> EXERCISE REQUIREMENTS
Return verbatim everything from the first line through the line that contains "imported = [obj", and stop there.

> DATA EXCERPT
# # # #

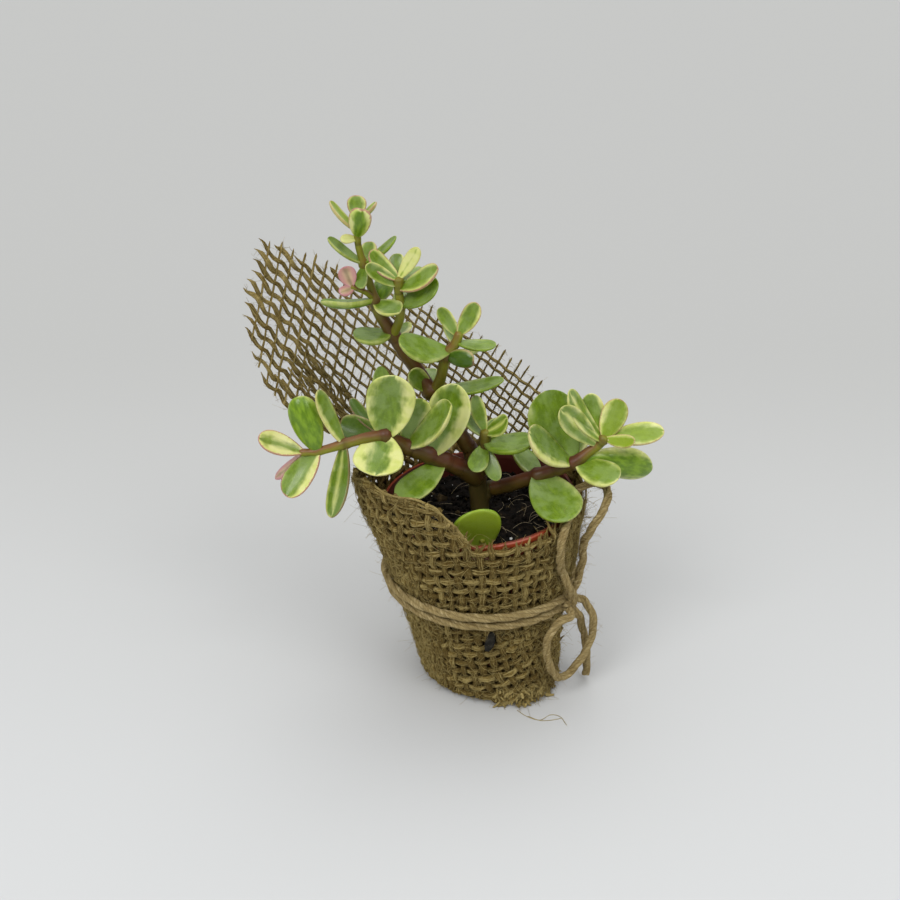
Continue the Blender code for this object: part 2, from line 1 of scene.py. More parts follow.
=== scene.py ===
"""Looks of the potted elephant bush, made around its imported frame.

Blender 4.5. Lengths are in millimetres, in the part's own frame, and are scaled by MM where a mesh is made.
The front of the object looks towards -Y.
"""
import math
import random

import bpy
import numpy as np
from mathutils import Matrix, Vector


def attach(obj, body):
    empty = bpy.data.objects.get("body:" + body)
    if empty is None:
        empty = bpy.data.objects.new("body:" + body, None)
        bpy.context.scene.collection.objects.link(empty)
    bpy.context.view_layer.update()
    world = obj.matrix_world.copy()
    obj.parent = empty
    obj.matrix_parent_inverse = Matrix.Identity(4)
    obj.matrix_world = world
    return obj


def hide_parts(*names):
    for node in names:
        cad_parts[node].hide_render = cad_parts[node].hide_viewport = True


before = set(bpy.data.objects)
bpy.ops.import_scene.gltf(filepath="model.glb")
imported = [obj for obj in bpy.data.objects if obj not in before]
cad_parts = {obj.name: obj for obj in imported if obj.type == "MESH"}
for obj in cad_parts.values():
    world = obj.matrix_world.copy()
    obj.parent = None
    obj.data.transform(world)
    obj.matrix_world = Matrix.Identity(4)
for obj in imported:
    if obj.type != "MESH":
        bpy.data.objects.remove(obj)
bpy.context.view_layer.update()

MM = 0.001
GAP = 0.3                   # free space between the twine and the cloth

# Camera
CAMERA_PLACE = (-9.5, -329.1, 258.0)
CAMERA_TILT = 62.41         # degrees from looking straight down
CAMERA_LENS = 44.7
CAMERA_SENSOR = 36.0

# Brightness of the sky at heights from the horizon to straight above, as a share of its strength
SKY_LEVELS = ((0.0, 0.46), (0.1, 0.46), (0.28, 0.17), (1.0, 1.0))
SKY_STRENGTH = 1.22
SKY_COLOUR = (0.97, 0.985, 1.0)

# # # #

> COMPLETE OUTPUT
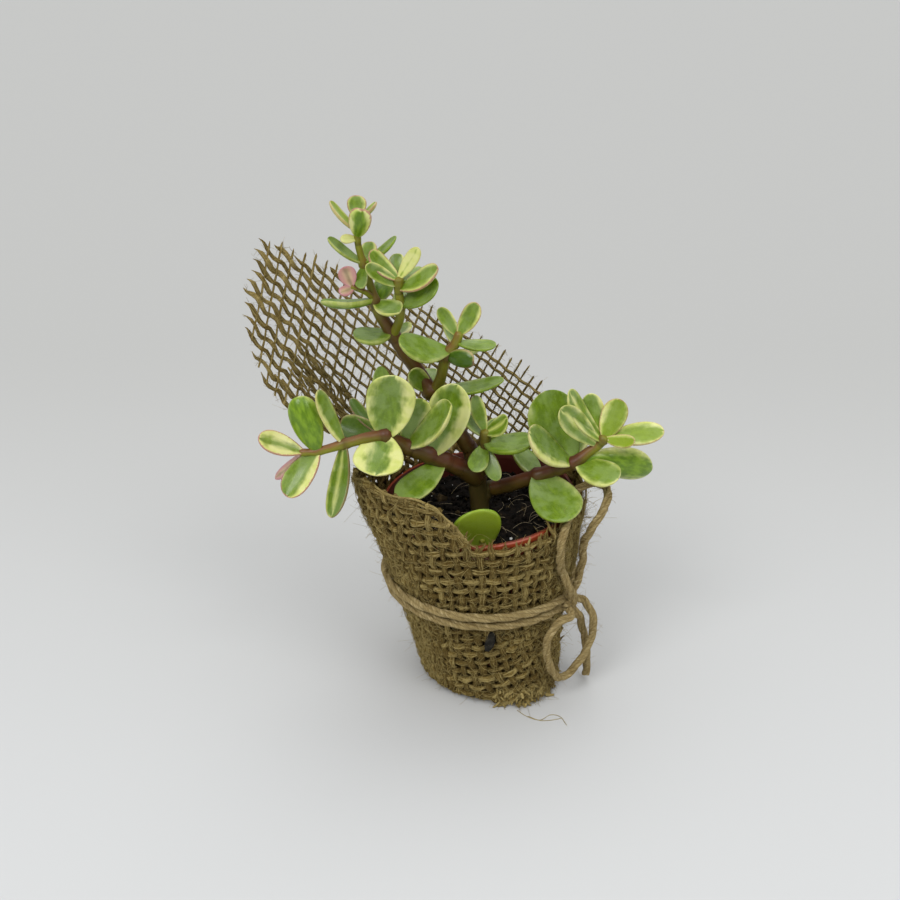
Continue the Blender code for this object: part 2, from line 1 of scene.py. More parts follow.
=== scene.py ===
"""Looks of the potted elephant bush, made around its imported frame.

Blender 4.5. Lengths are in millimetres, in the part's own frame, and are scaled by MM where a mesh is made.
The front of the object looks towards -Y.
"""
import math
import random

import bpy
import numpy as np
from mathutils import Matrix, Vector


def attach(obj, body):
    empty = bpy.data.objects.get("body:" + body)
    if empty is None:
        empty = bpy.data.objects.new("body:" + body, None)
        bpy.context.scene.collection.objects.link(empty)
    bpy.context.view_layer.update()
    world = obj.matrix_world.copy()
    obj.parent = empty
    obj.matrix_parent_inverse = Matrix.Identity(4)
    obj.matrix_world = world
    return obj


def hide_parts(*names):
    for node in names:
        cad_parts[node].hide_render = cad_parts[node].hide_viewport = True


before = set(bpy.data.objects)
bpy.ops.import_scene.gltf(filepath="model.glb")
imported = [obj for obj in bpy.data.objects if obj not in before]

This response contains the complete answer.